## THE REQUEST
Select every line holding the word "Identity" and copy it.

## RECORDS PROVIDED
○ ○ ○ ○ ○ ○ ○

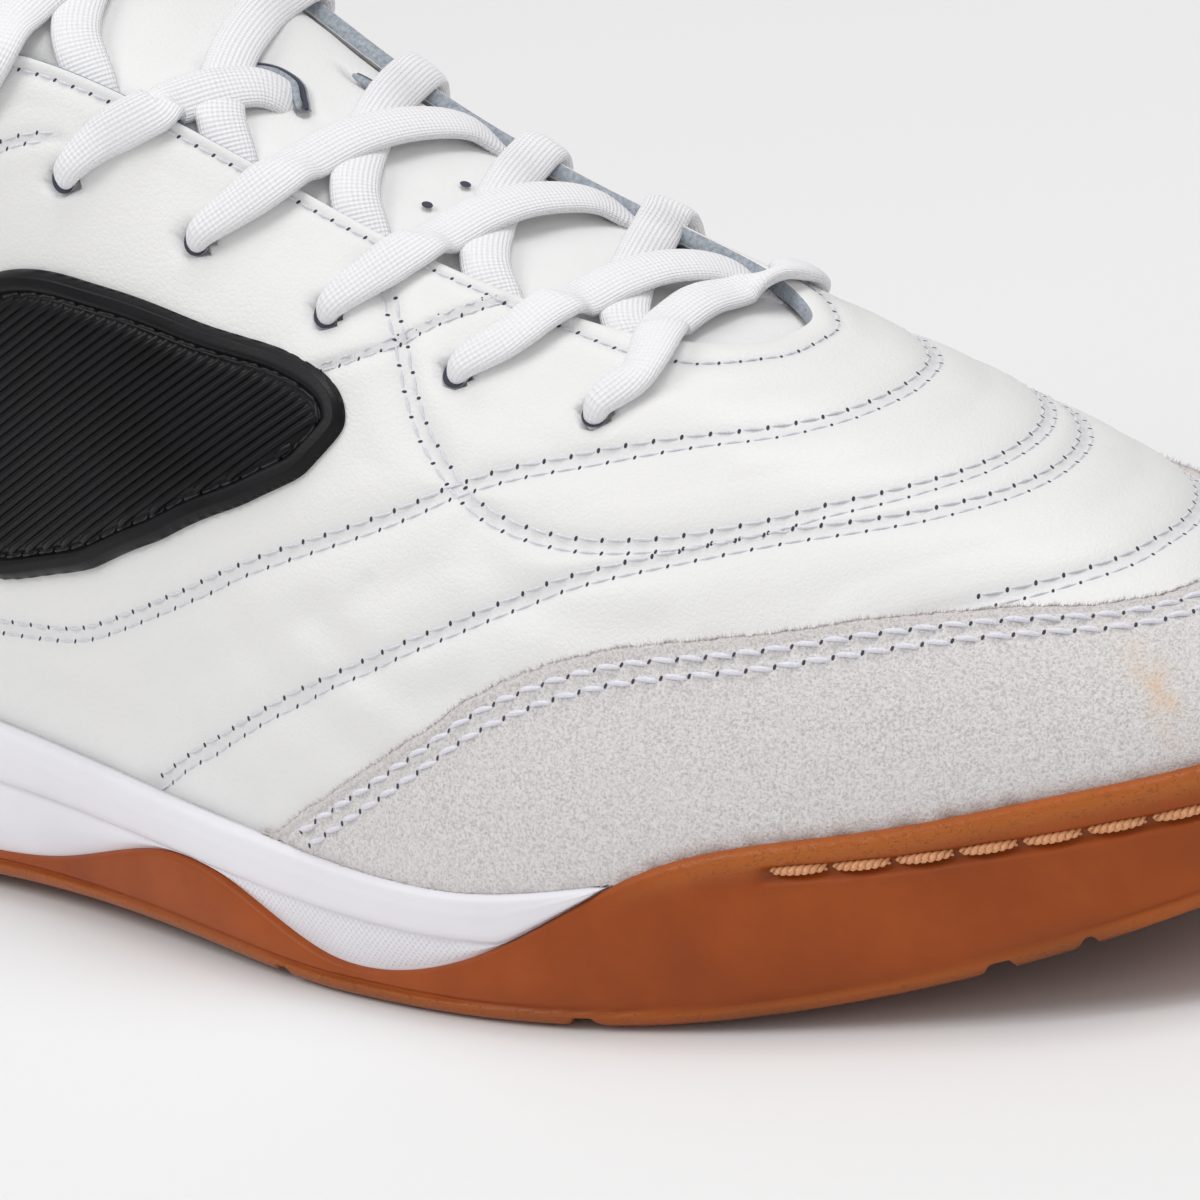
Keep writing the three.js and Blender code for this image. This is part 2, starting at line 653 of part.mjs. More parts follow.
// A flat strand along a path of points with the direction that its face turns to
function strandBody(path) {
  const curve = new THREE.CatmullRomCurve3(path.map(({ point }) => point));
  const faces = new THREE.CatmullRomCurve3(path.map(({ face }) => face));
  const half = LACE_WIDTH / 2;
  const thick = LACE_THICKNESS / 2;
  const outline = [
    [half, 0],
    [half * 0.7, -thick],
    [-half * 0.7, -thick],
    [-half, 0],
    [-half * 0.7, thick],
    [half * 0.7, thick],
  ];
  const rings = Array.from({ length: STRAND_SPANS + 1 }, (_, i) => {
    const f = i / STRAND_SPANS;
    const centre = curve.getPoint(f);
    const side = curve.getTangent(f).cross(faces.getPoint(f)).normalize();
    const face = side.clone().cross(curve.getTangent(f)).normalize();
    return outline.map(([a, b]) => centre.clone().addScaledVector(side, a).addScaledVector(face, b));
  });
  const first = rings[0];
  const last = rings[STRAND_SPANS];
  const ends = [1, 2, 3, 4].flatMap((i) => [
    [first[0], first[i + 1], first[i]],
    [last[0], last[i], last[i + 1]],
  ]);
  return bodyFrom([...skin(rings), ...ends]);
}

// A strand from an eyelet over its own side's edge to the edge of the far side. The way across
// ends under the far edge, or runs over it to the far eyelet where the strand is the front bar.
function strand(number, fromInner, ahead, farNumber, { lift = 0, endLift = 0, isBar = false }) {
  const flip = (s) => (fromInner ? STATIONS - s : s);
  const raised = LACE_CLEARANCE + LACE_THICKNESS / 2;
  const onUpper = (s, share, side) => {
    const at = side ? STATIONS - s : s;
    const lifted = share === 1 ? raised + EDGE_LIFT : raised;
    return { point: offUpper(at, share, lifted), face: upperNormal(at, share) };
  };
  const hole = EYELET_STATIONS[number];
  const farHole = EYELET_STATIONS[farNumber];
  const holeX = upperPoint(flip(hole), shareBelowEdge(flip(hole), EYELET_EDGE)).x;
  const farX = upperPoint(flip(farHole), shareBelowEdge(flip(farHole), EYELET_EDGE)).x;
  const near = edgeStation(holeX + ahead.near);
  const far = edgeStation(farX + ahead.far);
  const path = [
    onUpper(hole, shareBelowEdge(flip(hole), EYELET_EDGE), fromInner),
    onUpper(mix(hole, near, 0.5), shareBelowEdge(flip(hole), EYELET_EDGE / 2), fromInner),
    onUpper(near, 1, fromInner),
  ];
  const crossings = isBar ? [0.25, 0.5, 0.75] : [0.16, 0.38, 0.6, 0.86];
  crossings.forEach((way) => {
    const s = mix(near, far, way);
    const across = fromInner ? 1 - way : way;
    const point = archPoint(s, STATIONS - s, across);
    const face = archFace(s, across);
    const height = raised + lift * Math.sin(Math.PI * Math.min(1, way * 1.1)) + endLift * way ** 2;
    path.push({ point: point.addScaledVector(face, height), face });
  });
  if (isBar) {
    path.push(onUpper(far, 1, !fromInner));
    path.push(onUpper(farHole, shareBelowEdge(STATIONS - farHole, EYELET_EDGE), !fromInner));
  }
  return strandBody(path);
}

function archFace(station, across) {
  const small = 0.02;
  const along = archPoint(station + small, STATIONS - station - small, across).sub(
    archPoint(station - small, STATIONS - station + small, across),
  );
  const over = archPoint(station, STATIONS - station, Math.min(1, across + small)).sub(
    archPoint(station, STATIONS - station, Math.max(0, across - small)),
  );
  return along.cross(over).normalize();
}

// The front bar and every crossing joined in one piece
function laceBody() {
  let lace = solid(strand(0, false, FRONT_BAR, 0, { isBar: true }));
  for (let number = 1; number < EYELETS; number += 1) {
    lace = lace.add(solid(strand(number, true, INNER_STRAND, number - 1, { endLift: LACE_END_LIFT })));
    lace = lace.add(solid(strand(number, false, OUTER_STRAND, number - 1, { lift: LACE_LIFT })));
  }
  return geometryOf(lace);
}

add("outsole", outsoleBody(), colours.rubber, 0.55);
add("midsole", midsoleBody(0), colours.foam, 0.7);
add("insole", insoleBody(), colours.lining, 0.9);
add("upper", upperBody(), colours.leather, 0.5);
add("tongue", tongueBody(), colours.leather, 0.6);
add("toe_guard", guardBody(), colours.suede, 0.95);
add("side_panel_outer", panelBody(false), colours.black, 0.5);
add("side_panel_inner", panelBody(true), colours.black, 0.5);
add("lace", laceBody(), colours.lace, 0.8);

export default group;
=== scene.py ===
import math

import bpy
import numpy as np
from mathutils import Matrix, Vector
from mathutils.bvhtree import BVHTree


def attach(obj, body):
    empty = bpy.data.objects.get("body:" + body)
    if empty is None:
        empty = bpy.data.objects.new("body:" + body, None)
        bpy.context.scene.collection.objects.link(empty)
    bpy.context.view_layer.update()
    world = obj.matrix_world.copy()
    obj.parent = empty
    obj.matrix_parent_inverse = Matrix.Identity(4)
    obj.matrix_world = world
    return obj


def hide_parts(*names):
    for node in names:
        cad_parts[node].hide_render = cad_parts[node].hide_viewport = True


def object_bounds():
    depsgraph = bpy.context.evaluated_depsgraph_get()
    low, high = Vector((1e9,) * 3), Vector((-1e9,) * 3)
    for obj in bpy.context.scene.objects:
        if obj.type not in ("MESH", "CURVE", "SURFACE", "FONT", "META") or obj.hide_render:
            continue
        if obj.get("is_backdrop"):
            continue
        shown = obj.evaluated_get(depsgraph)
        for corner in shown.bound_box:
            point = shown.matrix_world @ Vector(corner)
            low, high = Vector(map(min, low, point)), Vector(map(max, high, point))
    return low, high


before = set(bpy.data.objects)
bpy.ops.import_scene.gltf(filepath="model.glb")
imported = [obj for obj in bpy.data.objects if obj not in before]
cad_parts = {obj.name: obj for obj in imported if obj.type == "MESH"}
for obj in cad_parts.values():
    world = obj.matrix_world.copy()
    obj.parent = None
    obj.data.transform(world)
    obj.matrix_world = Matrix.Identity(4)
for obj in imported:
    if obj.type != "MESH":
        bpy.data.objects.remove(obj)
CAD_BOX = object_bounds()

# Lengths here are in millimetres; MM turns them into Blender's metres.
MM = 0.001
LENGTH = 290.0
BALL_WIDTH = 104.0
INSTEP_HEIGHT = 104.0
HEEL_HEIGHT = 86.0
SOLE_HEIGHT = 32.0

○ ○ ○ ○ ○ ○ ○

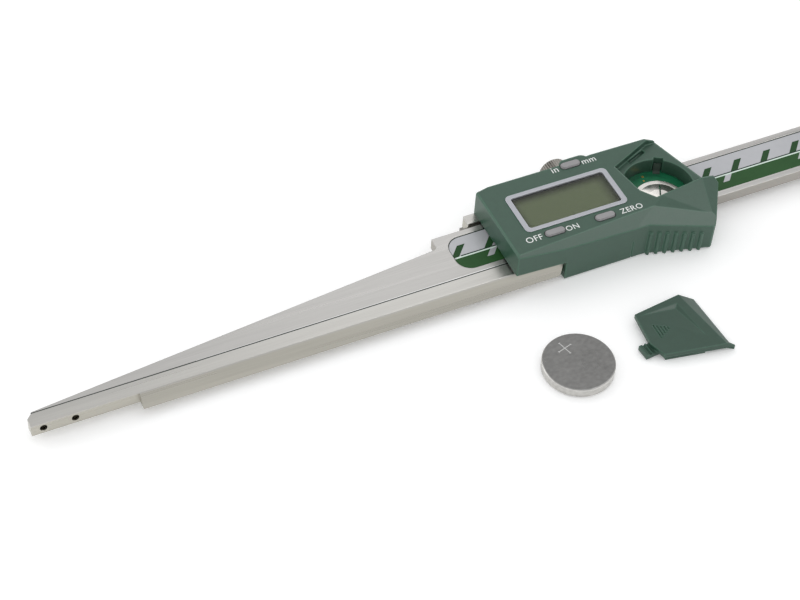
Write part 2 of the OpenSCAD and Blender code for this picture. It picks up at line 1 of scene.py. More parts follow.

○ ○ ○ ○ ○ ○ ○

## RESULT BELOW
    obj.matrix_parent_inverse = Matrix.Identity(4)
    obj.matrix_world = Matrix.Identity(4)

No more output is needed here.